I feel like this should be very simple. My initial thought was to do a proof by contradiction. So if we assume that $A$ is no parallel to $C$, then we end up with two different $B$'s, one orthogonal to $A$ and one to $C$, but I don't think that is rigorous enough.

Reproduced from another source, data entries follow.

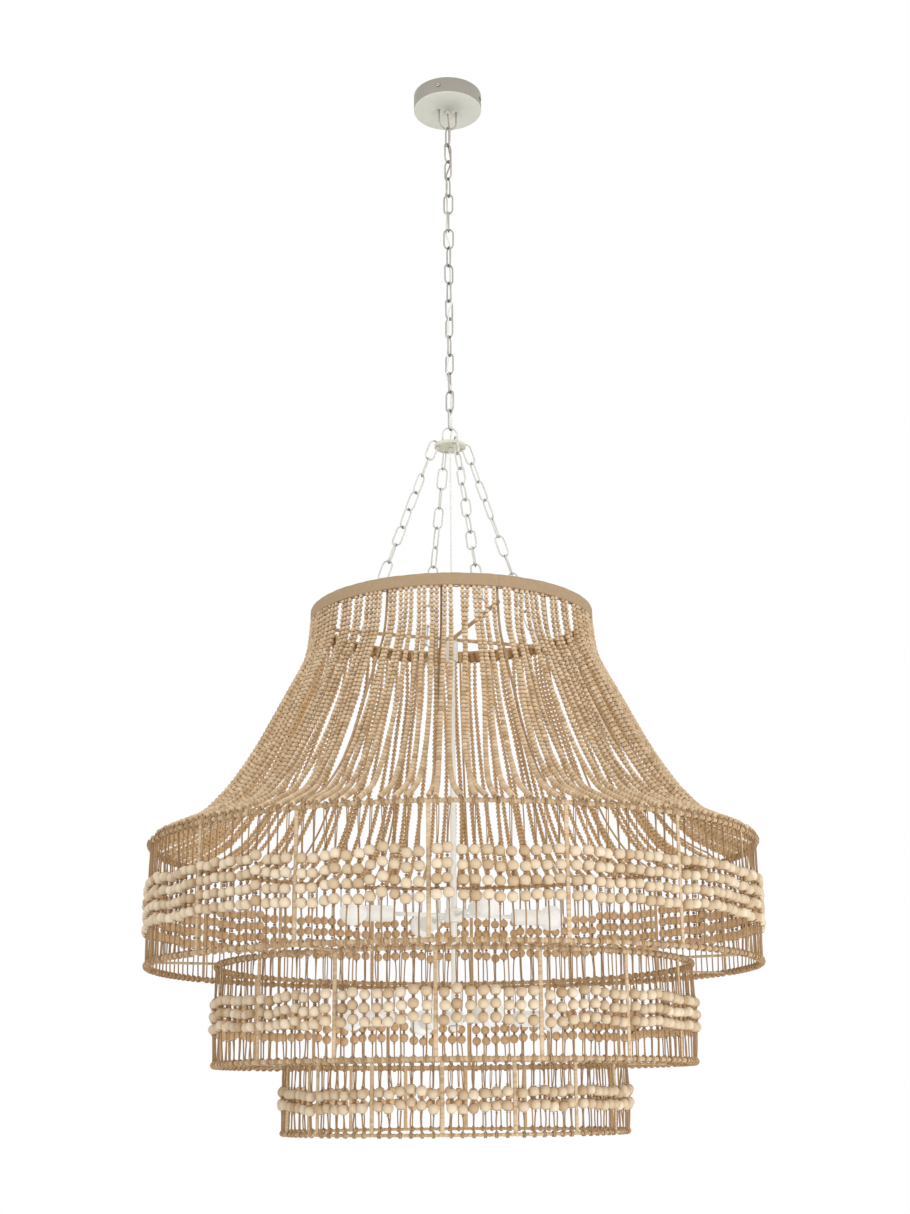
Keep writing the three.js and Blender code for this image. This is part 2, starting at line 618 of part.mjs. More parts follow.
// Each tier's frame: a hoop above and below, flat strips between them, and spokes out to the tier above
function makeTierFrame(tier, top, outerTier) {
  const bottom = top - tier.drop;
  const pieces = [hoop(tier.radius, top, -1), hoop(tier.radius, bottom, 1)];
  const stripLength = tier.drop - HOOP_WIRE + 2 * STRIP_SEAT;
  for (let bay = 0; bay < BAY_COUNT; bay++) {
    const strip = new THREE.BoxGeometry(STRIP_THICKNESS, STRIP_WIDTH, stripLength);
    pieces.push(faceTo(strip.translate(tier.radius - stripInset, 0, (top + bottom) / 2), bay * bayAngle));
  }
  if (outerTier) {
    const reach = outerTier.radius - HOOP_WIRE / 2 - CLEARANCE;
    const half = SPOKE_DIAMETER / 2;
    for (let i = 0; i < SPOKE_COUNT; i++) {
      const profile = [[0, tier.radius], [half, tier.radius], [half, reach], [0, reach]];
      const spoke = lyingRevolved(profile, ARM_SIDES);
      pieces.push(faceTo(spoke.translate(0, 0, top), (2 * Math.PI * i) / SPOKE_COUNT));
    }
  }
  addPiece(`${tier.name}_frame`, joined(pieces), wrappedWire);
}

// Cord that runs along a hoop from corner to corner, on which the strings are knotted
function lashing(radius, z, angles) {
  const corners = angles.map((angle) => [radius * Math.sin(angle), -radius * Math.cos(angle)]);
  const cord = bentWire(corners, LASHING_DIAMETER, STRAND_SIDES, false);
  return cord.rotateX(-Math.PI / 2).translate(0, 0, z);
}

// Angles evenly between a start and the end of a span
function spreadAngles(start, span, count) {
  return Array.from({ length: count }, (_, i) => start + ((i + 1 / 2) * span) / count);
}

// Angles of a sector's corners: its two ends, every bay corner between them, and its strings
function sectorAngles(start, end, radius, strings) {
  const margin = CLEARANCE / radius;
  const corners = [];
  for (let angle = start + bayAngle; angle < end - margin; angle += bayAngle) corners.push(angle);
  return [start + margin, ...corners, ...strings, end - margin].sort((a, b) => a - b);
}

// One string of large beads with its cord above and below
function beadString(tier, top, bottom) {
  const neck = STRING_DIAMETER / 2;
  const profile = [[0, bottom], [neck, bottom]];
  for (let row = tier.rows - 1; row >= 0; row--) {
    const middle = top - tier.firstBead - row * tier.beadPitch;
    profile.push([neck, middle - tier.beadPitch / 2], [LARGE_BEAD / 2, middle]);
  }
  profile.push([neck, top - tier.firstBead + tier.beadPitch / 2], [neck, top], [0, top]);
  return revolved(profile, BEAD_SIDES);
}

function makeTierBeads(tier, top) {
  const lashingZ = top - (HOOP_WIRE + LASHING_DIAMETER) / 2 - CLEARANCE;
  const stringBottom = top - tier.drop + HOOP_WIRE / 2 + CLEARANCE;
  const radius = tier.radius + stringOffset;
  const sectorAngle = (2 * Math.PI) / TIER_SECTORS;
  const stringsPerSector = (BAY_COUNT / TIER_SECTORS) * tier.stringsPerBay;
  for (let sector = 0; sector < TIER_SECTORS; sector++) {
    const start = (sector - 1 / 2) * sectorAngle;
    const strings = spreadAngles(start, sectorAngle, stringsPerSector);
    const pieces = [lashing(radius, lashingZ, sectorAngles(start, start + sectorAngle, radius, strings))];
    for (const angle of strings) {
      const place = at(radius, angle, 0);
      pieces.push(beadString(tier, lashingZ, stringBottom).rotateZ(angle).translate(place.x, place.y, 0));
    }
    addPiece(`${tier.name}_beads_${sector + 1}`, joined(pieces), paleWood);
  }
}

// The skirt's strands of small beads hang from the crown and rest their lower ends on the upper tier's hoop
function makeSkirtBeads() {
  const lashingZ = crownBottomZ - LASHING_DIAMETER / 2 - CLEARANCE;
  const endZ = tierTops[0] + (HOOP_WIRE + SMALL_BEAD) / 2 + 2 * CLEARANCE;
  const path = flarePoints(strandTopRadius, lashingZ, TIERS[0].radius, endZ);
  const sectorAngle = (2 * Math.PI) / SKIRT_SECTORS;
  for (let sector = 0; sector < SKIRT_SECTORS; sector++) {
    const start = sector * sectorAngle;
    const strands = spreadAngles(start, sectorAngle, STRANDS_PER_SECTOR);
    const corners = sectorAngles(start, start + sectorAngle, strandTopRadius, strands);
    const pieces = [lashing(strandTopRadius, lashingZ, corners)];
    for (const angle of strands) {
      const points = path.map(([radius, z]) => at(radius, angle, z));
      pieces.push(tube(new CornerPath(points), SMALL_BEAD, STRAND_SIDES, points.length - 1));
    }
    addPiece(`skirt_beads_${sector + 1}`, joined(pieces), paleWood);
  }
}

function makeStem() {
  const half = STEM_DIAMETER / 2;
  const bore = STEM_BORE / 2;
  const boreEnd = stemTopZ - CORD_REACH - CLEARANCE;
  const stemProfile = [
    [0, stemBottomZ],
    [half, stemBottomZ],
    [half, stemTopZ],
    [bore, stemTopZ],
    [bore, boreEnd],
    [0, boreEnd],
  ];
  addPiece("light_stem", revolved(stemProfile, STEM_FACETS), whitePaint);
  const couplerBottom = stemTopZ - COUPLER_HEIGHT;
  const coupler = band(half + CLEARANCE, COUPLER_DIAMETER / 2, couplerBottom, stemTopZ, COLLAR_FACETS);
  addPiece("stem_coupler", coupler, greyMetal);
  const finialTop = stemBottomZ - CLEARANCE;
  const finialRadius = FINIAL_DIAMETER / 2;
  const finialProfile = [
    [0, finialTop - FINIAL_HEIGHT],
    [finialRadius / 2, finialTop - FINIAL_HEIGHT],
    [finialRadius, finialTop - FINIAL_HEIGHT / 2],
    [finialRadius, finialTop],
    [0, finialTop],
  ];
  addPiece("stem_finial", revolved(finialProfile, STEM_FACETS), whitePaint);
}

function makeLights(name, z) {
  const hubRadius = LIGHT_HUB_DIAMETER / 2;
  const armRadius = ARM_DIAMETER / 2;
  const socketRadius = SOCKET_DIAMETER / 2;
  const socketBore = socketRadius - SOCKET_WALL;
  const socketFloor = SOCKET_END - BULB_BASE_LENGTH - CLEARANCE;
  const stemHole = STEM_DIAMETER / 2 + CLEARANCE;
  const hubHalf = LIGHT_HUB_HEIGHT / 2;
  const pieces = [band(stemHole, hubRadius, z - hubHalf, z + hubHalf, COLLAR_FACETS)];
  const armStart = hubRadius - armRadius;
  const socketProfile = [
    [0, SOCKET_START],
    [socketRadius / 2, SOCKET_START],
    [socketRadius, SOCKET_START + socketRadius / 2],
    [socketRadius, SOCKET_END],
    [socketBore, SOCKET_END],
    [socketBore, socketFloor],
    [0, socketFloor],
  ];
  const armEnd = SOCKET_START + armRadius;
  const armProfile = [[0, armStart], [armRadius, armStart], [armRadius, armEnd], [0, armEnd]];
  const bulbRadius = BULB_DIAMETER / 2;
  const baseRadius = socketBore - CLEARANCE;
  const baseStart = SOCKET_END - BULB_BASE_LENGTH;
  const neckTurn = Math.PI - Math.asin(baseRadius / bulbRadius);
  const globe = GLOBE_SHARES.map((share) => [
    bulbRadius * Math.sin(neckTurn * share),
    BULB_CENTRE + bulbRadius * Math.cos(neckTurn * share),
  ]);
  const bulbProfile = [[0, baseStart], [baseRadius, baseStart], ...globe, [0, BULB_CENTRE + bulbRadius]];
  for (let i = 0; i < LIGHTS_PER_CROSS; i++) {
    const angle = (2 * Math.PI * i) / LIGHTS_PER_CROSS;
    const placed = (profile, sides) => faceTo(lyingRevolved(profile, sides).translate(0, 0, z), angle);
    pieces.push(placed(armProfile, ARM_SIDES), placed(socketProfile, SOCKET_FACETS));
    addPiece(`${name}_bulb_${i + 1}`, placed(bulbProfile, SOCKET_FACETS), frostedGlass);
  }
  addPiece(`${name}_light_arms`, joined(pieces), whitePaint);
}

makeCanopy();
makeChain();
makeCord();
makeHub();
makeHangers();
makeCrown();
TIERS.forEach((tier, i) => {
  makeTierFrame(tier, tierTops[i], TIERS[i - 1]);
  makeTierBeads(tier, tierTops[i]);
});
makeSkirtBeads();
makeStem();
makeLights("upper", upperLightsZ);
makeLights("lower", lowerLightsZ);

export default chandelier;
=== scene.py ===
# Beaded chandelier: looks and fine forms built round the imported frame.
# Sizes are millimetres in the part's own frame, turned to metres where a mesh is made.
import math

import bmesh
import bpy
import numpy as np
from mathutils import Matrix


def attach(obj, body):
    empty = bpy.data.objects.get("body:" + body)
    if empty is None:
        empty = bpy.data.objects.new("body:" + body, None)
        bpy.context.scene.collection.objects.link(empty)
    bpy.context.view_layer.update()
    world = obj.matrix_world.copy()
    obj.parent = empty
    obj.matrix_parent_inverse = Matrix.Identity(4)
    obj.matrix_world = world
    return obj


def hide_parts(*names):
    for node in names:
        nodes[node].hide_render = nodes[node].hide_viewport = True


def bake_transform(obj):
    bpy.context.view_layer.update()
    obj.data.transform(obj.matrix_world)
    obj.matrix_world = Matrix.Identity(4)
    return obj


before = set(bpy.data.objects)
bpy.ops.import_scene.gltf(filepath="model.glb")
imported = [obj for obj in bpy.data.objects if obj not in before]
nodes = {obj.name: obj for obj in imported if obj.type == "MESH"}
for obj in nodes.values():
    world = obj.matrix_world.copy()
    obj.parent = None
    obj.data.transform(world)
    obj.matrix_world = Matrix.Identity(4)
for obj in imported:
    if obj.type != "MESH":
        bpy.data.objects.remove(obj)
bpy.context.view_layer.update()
chance = np.random.default_rng(17)

MM = 0.001
FULL = 2 * math.pi
CLEARANCE = 0.3

# A mesh of fewer points than this is welded and turned outward
WELD_LIMIT = 60000

# Photograph and camera
PHOTO_WIDTH = 910
FOCAL_PIXELS = 1638.5
SENSOR = 36
CAMERA_PITCH = math.radians(16.73)
CAMERA_ROLL = math.radians(0.482)
CAMERA_YAW = math.radians(-0.104)
PART_TURN = math.radians(-18.8)
CAMERA_PLACE = (-1040.2, -3097.2, -2205.7)

# Floor, sky and lamps, in metres and watts: each lamp's name, place, power and width
FLOOR_Z = -4.2
FLOOR_REACH = 9
WORLD_FILL = 0.74
LAMP_AIM = (0, 0, -1.5)
LAMPS = (
    ("key_lamp", (1.2, -4.6, 0.4), 24, 2.6),
    ("side_lamp", (-4.2, -1.9, 0.0), 78, 2.6),
    ("right_lamp", (4.2, -2.0, 0.0), 46, 2.4),
    ("top_lamp", (0.4, 1.4, 2.6), 50, 2.4),
    ("low_lamp", (0.6, -2.6, -3.1), 42, 2.0),
)

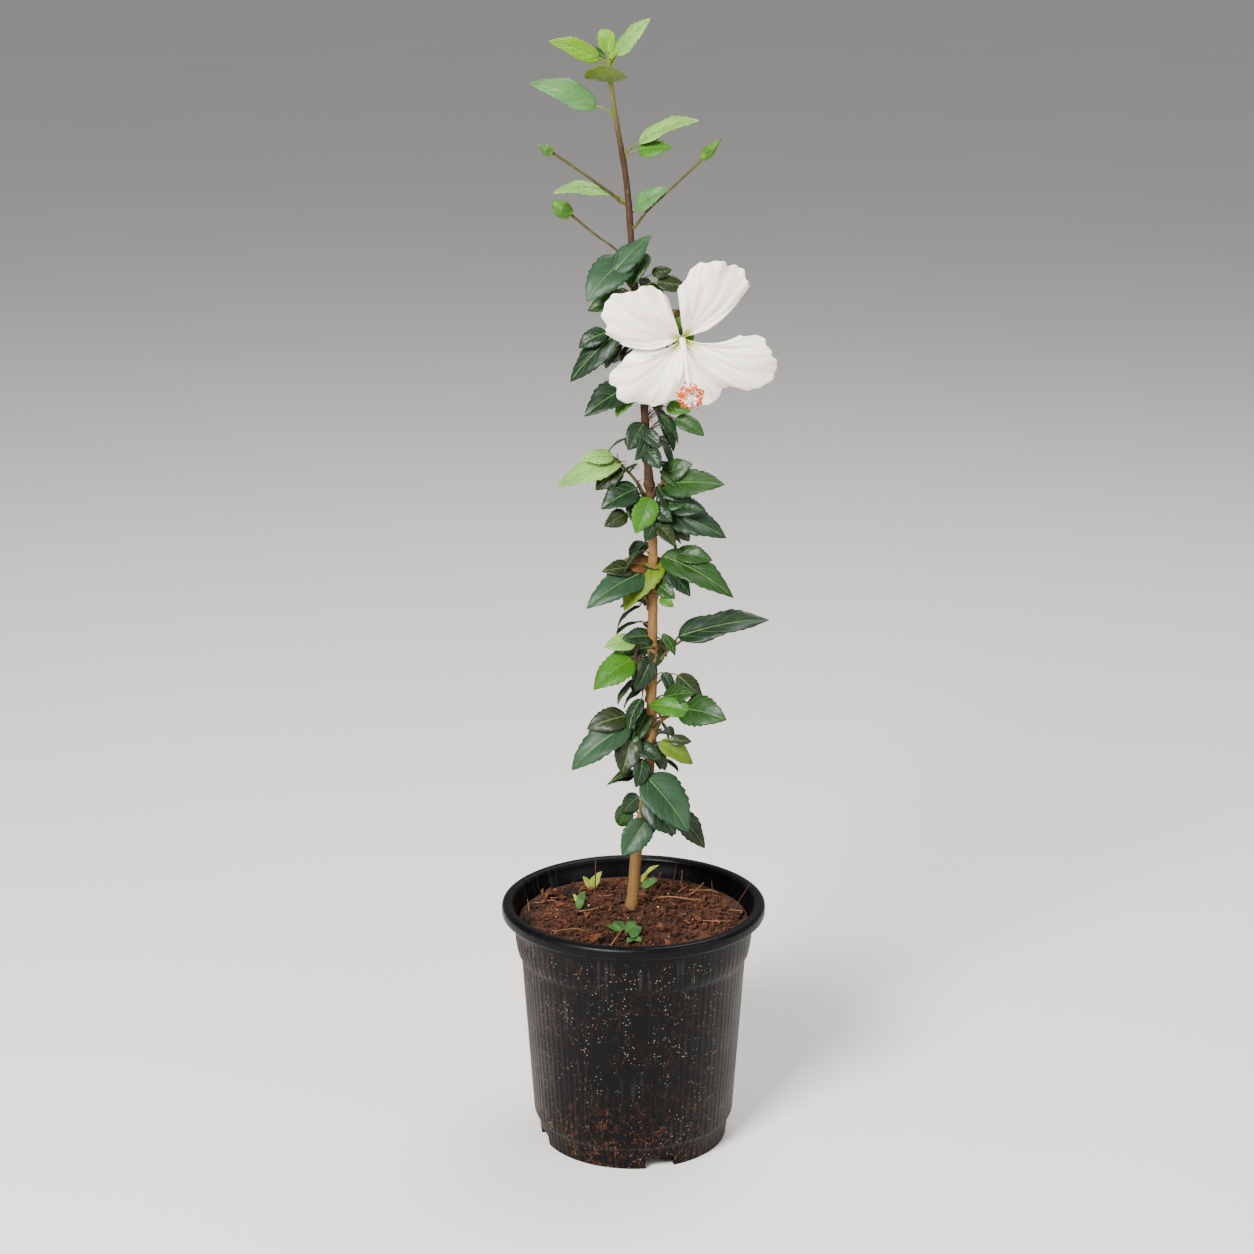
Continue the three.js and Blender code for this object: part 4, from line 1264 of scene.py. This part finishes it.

Since $A \perp B$, we have $B^TA=0$ implying $A$ and $B$ as two linearly independent vectors of $R^2$. Thus $C=\lambda_1A+\lambda_2B$ for some $\lambda_1,\lambda_2\in R$. Since $B\perp C$, $B^TC=0$
But $$B^TC=\lambda_1B^TA+\lambda_2B^TB$$ Hence $$\lambda_2B^TB=0$$ i.e. $\lambda_2=0$ (since $B\ne0$). So $$C=\lambda_1A$$ implying $$A \parallel C$$
perpendicular$\Rightarrow$product of slope$=-1$.
Slope of $A$=Slope of $C$=$-1$/(Slope of $B$)
so they are parallel.